> _Exercise aim_: Could you write out the records below exactly as they appear?
►
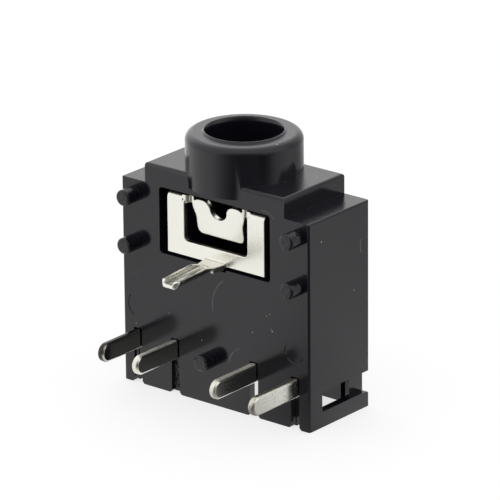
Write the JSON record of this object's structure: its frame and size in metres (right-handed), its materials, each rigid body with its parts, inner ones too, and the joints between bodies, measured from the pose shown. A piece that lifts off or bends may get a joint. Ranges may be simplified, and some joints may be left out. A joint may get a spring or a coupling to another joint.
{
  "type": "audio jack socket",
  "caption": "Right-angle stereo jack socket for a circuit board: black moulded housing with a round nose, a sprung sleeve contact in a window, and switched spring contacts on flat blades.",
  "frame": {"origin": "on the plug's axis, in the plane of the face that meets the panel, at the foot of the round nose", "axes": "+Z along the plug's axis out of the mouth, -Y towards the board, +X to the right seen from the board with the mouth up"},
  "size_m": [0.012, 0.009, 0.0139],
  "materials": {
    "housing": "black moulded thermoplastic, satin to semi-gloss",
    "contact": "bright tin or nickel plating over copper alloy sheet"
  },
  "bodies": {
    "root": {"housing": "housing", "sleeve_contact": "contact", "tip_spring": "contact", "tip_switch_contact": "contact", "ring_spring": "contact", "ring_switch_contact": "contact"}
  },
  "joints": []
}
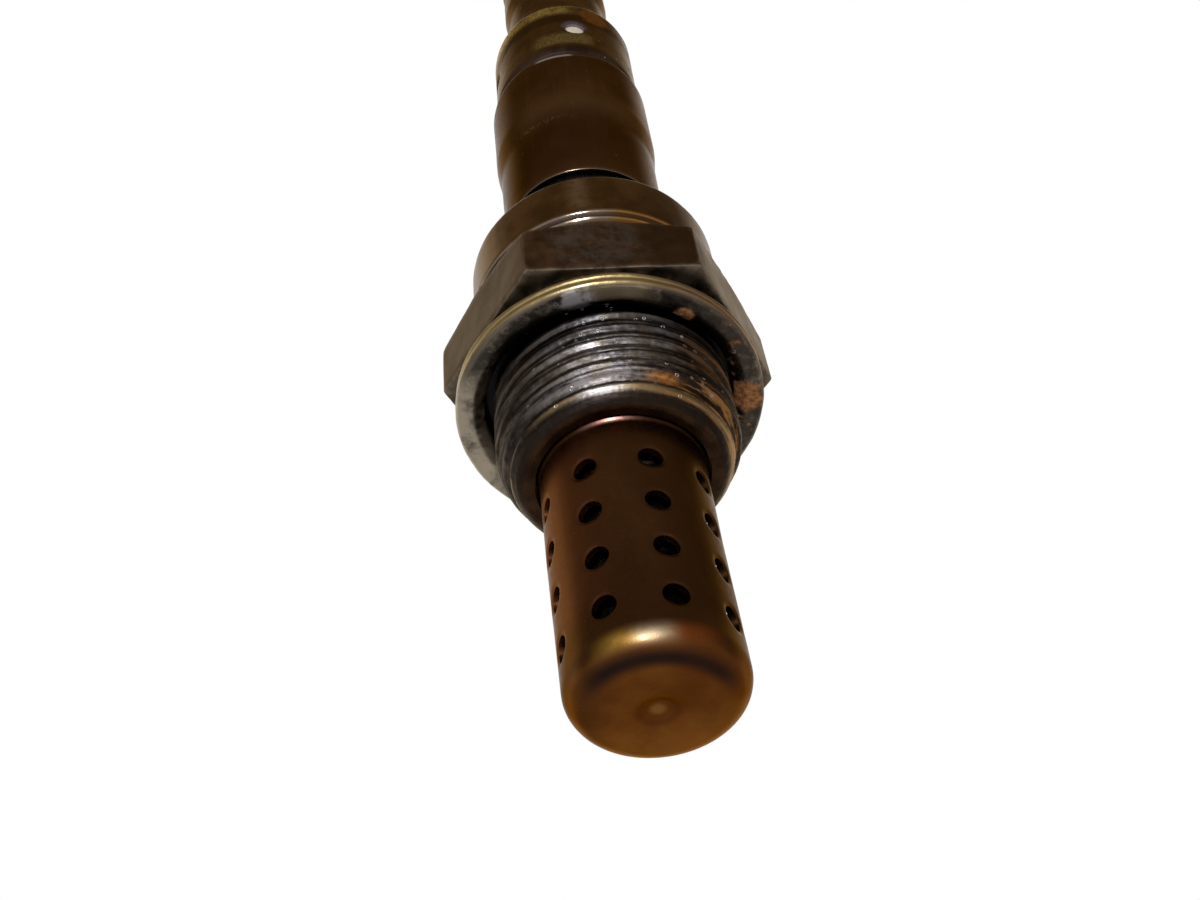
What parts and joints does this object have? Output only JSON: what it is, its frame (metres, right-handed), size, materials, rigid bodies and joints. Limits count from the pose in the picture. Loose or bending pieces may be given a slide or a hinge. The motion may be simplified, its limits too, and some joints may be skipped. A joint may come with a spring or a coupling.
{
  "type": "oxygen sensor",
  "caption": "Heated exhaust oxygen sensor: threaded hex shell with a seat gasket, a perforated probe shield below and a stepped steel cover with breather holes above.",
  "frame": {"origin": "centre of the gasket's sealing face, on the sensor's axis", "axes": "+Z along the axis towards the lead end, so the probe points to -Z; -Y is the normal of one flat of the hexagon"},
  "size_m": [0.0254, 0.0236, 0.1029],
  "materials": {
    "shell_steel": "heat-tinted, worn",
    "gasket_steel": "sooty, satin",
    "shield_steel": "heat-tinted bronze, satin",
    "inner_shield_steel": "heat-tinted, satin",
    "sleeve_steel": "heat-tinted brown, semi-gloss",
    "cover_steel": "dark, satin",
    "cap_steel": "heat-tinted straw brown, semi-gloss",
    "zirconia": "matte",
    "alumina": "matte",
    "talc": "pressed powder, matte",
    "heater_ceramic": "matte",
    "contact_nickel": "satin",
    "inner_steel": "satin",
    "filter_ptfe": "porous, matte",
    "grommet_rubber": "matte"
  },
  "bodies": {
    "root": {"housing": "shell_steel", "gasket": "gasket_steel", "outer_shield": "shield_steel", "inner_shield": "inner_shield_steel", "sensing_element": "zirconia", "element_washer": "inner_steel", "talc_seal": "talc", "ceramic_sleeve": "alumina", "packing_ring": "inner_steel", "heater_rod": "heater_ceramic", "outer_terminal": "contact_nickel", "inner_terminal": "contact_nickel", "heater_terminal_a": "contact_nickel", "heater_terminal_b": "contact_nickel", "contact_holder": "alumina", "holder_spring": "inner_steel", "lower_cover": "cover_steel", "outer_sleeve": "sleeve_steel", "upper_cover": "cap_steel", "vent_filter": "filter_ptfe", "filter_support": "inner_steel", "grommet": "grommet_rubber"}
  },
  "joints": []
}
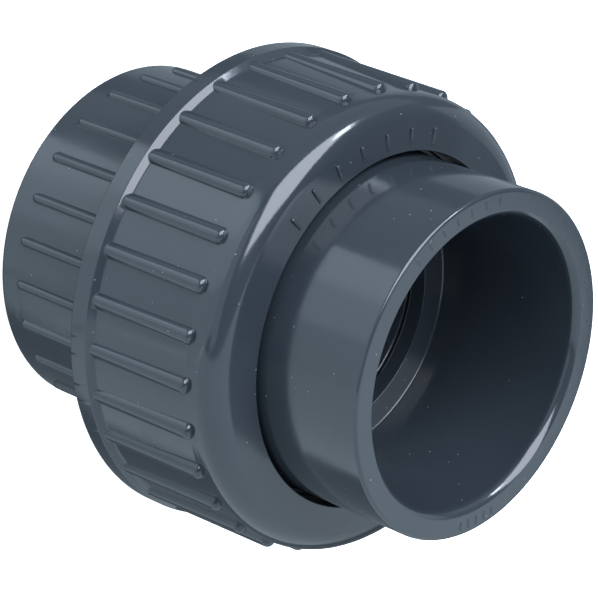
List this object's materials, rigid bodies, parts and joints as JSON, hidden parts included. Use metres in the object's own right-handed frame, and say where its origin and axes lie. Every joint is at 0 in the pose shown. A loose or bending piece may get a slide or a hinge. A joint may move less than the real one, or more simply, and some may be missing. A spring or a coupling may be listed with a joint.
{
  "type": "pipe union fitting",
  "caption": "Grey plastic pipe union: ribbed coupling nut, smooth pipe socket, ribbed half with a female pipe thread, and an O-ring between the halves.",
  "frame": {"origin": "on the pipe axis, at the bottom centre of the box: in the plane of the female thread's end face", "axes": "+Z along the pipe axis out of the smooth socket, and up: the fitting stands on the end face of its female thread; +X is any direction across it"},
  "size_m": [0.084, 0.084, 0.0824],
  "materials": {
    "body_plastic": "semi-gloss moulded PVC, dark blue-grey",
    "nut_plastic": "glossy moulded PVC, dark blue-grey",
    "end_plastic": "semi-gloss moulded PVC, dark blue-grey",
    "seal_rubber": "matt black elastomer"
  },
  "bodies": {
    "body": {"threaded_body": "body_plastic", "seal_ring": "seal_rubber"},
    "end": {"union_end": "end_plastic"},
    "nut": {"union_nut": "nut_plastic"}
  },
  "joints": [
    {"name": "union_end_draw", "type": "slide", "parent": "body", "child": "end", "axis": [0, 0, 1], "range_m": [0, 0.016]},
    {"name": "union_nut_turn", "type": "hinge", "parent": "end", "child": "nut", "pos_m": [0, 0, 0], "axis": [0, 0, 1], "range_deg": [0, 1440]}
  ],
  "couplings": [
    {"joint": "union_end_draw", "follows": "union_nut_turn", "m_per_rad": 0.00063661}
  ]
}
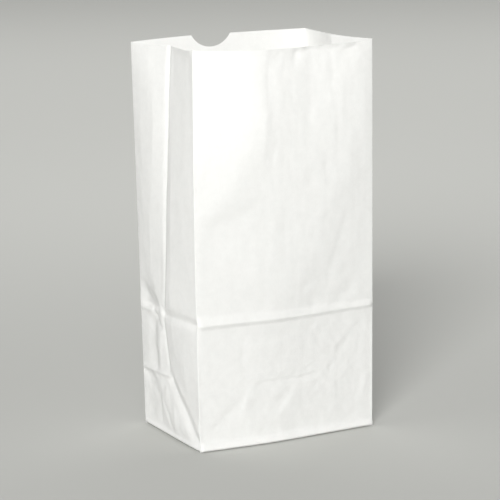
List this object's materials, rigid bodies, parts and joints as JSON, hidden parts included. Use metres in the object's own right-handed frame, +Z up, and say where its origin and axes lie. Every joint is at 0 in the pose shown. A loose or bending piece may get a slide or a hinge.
◄
> _Exercise response_:
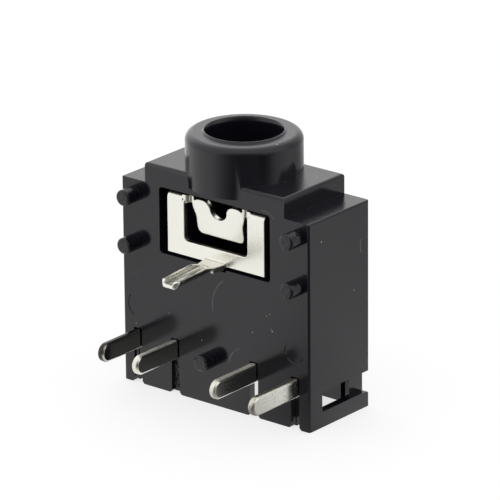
Write the JSON record of this object's structure: its frame and size in metres (right-handed), its materials, each rigid body with its parts, inner ones too, and the joints between bodies, measured from the pose shown. A piece that lifts off or bends may get a joint. Ranges may be simplified, and some joints may be left out. A joint may get a spring or a coupling to another joint.
{
  "type": "audio jack socket",
  "caption": "Right-angle stereo jack socket for a circuit board: black moulded housing with a round nose, a sprung sleeve contact in a window, and switched spring contacts on flat blades.",
  "frame": {"origin": "on the plug's axis, in the plane of the face that meets the panel, at the foot of the round nose", "axes": "+Z along the plug's axis out of the mouth, -Y towards the board, +X to the right seen from the board with the mouth up"},
  "size_m": [0.012, 0.009, 0.0139],
  "materials": {
    "housing": "black moulded thermoplastic, satin to semi-gloss",
    "contact": "bright tin or nickel plating over copper alloy sheet"
  },
  "bodies": {
    "root": {"housing": "housing", "sleeve_contact": "contact", "tip_spring": "contact", "tip_switch_contact": "contact", "ring_spring": "contact", "ring_switch_contact": "contact"}
  },
  "joints": []
}
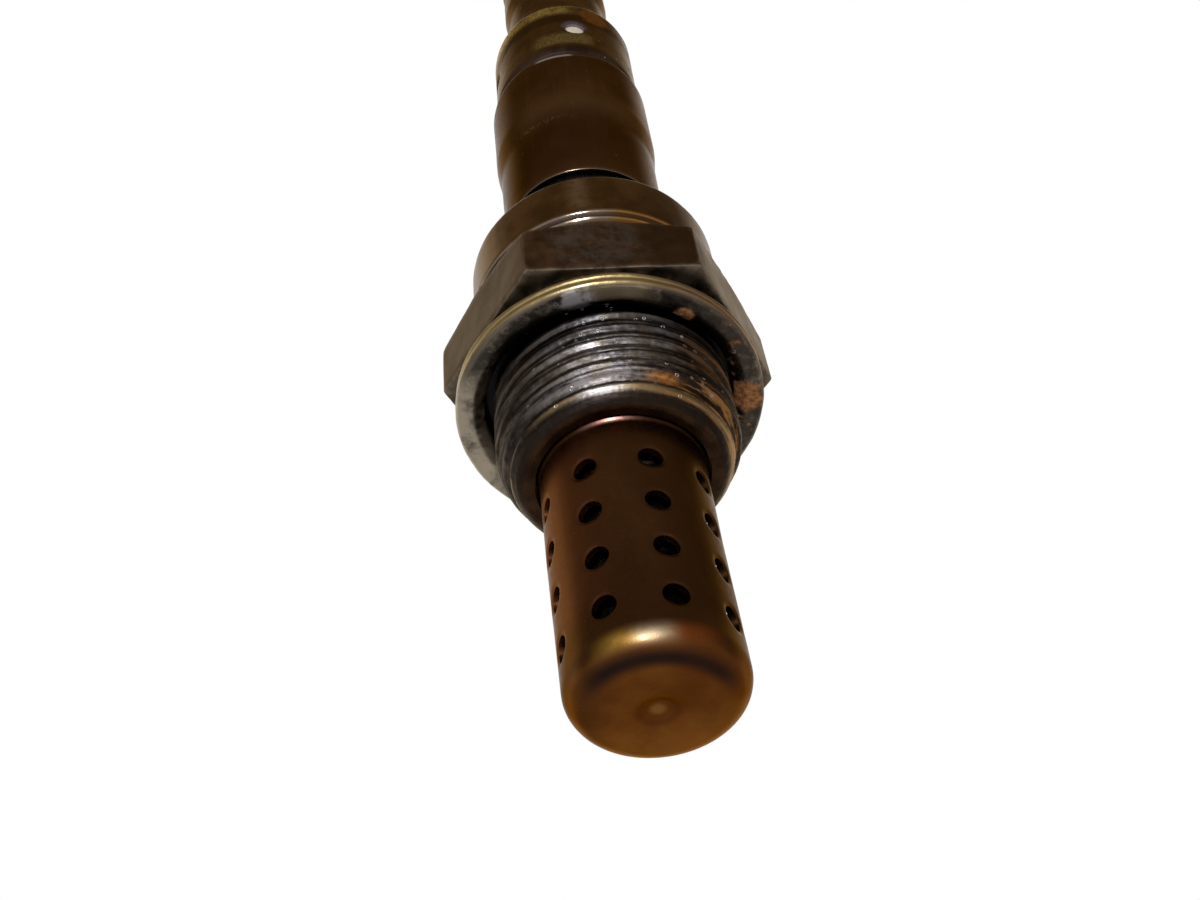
What parts and joints does this object have? Output only JSON: what it is, its frame (metres, right-handed), size, materials, rigid bodies and joints. Limits count from the pose in the picture. Loose or bending pieces may be given a slide or a hinge. The motion may be simplified, its limits too, and some joints may be skipped. A joint may come with a spring or a coupling.
{
  "type": "oxygen sensor",
  "caption": "Heated exhaust oxygen sensor: threaded hex shell with a seat gasket, a perforated probe shield below and a stepped steel cover with breather holes above.",
  "frame": {"origin": "centre of the gasket's sealing face, on the sensor's axis", "axes": "+Z along the axis towards the lead end, so the probe points to -Z; -Y is the normal of one flat of the hexagon"},
  "size_m": [0.0254, 0.0236, 0.1029],
  "materials": {
    "shell_steel": "heat-tinted, worn",
    "gasket_steel": "sooty, satin",
    "shield_steel": "heat-tinted bronze, satin",
    "inner_shield_steel": "heat-tinted, satin",
    "sleeve_steel": "heat-tinted brown, semi-gloss",
    "cover_steel": "dark, satin",
    "cap_steel": "heat-tinted straw brown, semi-gloss",
    "zirconia": "matte",
    "alumina": "matte",
    "talc": "pressed powder, matte",
    "heater_ceramic": "matte",
    "contact_nickel": "satin",
    "inner_steel": "satin",
    "filter_ptfe": "porous, matte",
    "grommet_rubber": "matte"
  },
  "bodies": {
    "root": {"housing": "shell_steel", "gasket": "gasket_steel", "outer_shield": "shield_steel", "inner_shield": "inner_shield_steel", "sensing_element": "zirconia", "element_washer": "inner_steel", "talc_seal": "talc", "ceramic_sleeve": "alumina", "packing_ring": "inner_steel", "heater_rod": "heater_ceramic", "outer_terminal": "contact_nickel", "inner_terminal": "contact_nickel", "heater_terminal_a": "contact_nickel", "heater_terminal_b": "contact_nickel", "contact_holder": "alumina", "holder_spring": "inner_steel", "lower_cover": "cover_steel", "outer_sleeve": "sleeve_steel", "upper_cover": "cap_steel", "vent_filter": "filter_ptfe", "filter_support": "inner_steel", "grommet": "grommet_rubber"}
  },
  "joints": []
}
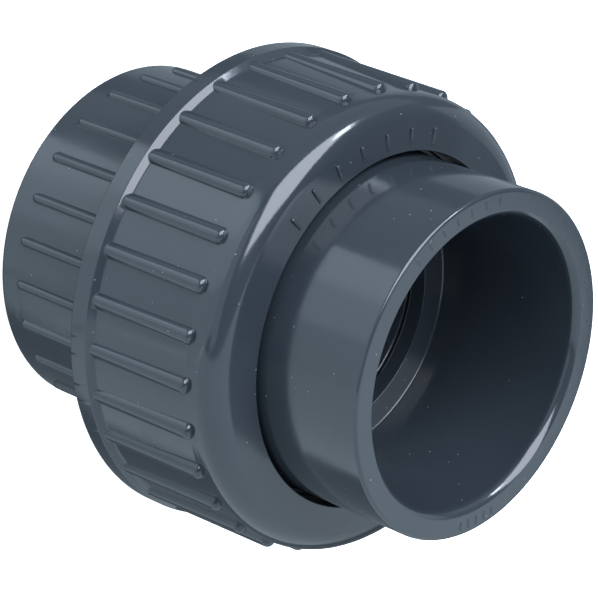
List this object's materials, rigid bodies, parts and joints as JSON, hidden parts included. Use metres in the object's own right-handed frame, and say where its origin and axes lie. Every joint is at 0 in the pose shown. A loose or bending piece may get a slide or a hinge. A joint may move less than the real one, or more simply, and some may be missing. A spring or a coupling may be listed with a joint.
{
  "type": "pipe union fitting",
  "caption": "Grey plastic pipe union: ribbed coupling nut, smooth pipe socket, ribbed half with a female pipe thread, and an O-ring between the halves.",
  "frame": {"origin": "on the pipe axis, at the bottom centre of the box: in the plane of the female thread's end face", "axes": "+Z along the pipe axis out of the smooth socket, and up: the fitting stands on the end face of its female thread; +X is any direction across it"},
  "size_m": [0.084, 0.084, 0.0824],
  "materials": {
    "body_plastic": "semi-gloss moulded PVC, dark blue-grey",
    "nut_plastic": "glossy moulded PVC, dark blue-grey",
    "end_plastic": "semi-gloss moulded PVC, dark blue-grey",
    "seal_rubber": "matt black elastomer"
  },
  "bodies": {
    "body": {"threaded_body": "body_plastic", "seal_ring": "seal_rubber"},
    "end": {"union_end": "end_plastic"},
    "nut": {"union_nut": "nut_plastic"}
  },
  "joints": [
    {"name": "union_end_draw", "type": "slide", "parent": "body", "child": "end", "axis": [0, 0, 1], "range_m": [0, 0.016]},
    {"name": "union_nut_turn", "type": "hinge", "parent": "end", "child": "nut", "pos_m": [0, 0, 0], "axis": [0, 0, 1], "range_deg": [0, 1440]}
  ],
  "couplings": [
    {"joint": "union_end_draw", "follows": "union_nut_turn", "m_per_rad": 0.00063661}
  ]
}
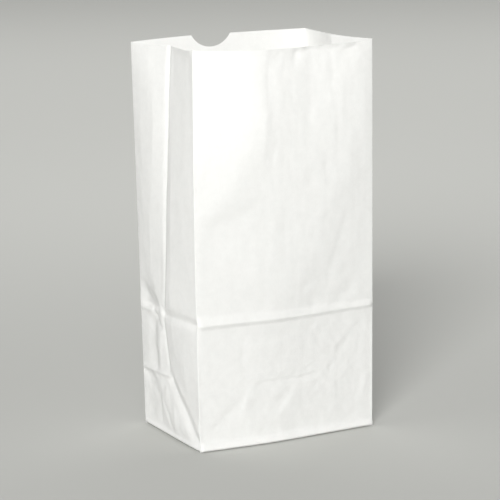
List this object's materials, rigid bodies, parts and joints as JSON, hidden parts included. Use metres in the object's own right-handed frame, +Z up, and say where its origin and axes lie. Every joint is at 0 in the pose shown. A loose or bending piece may get a slide or a hinge.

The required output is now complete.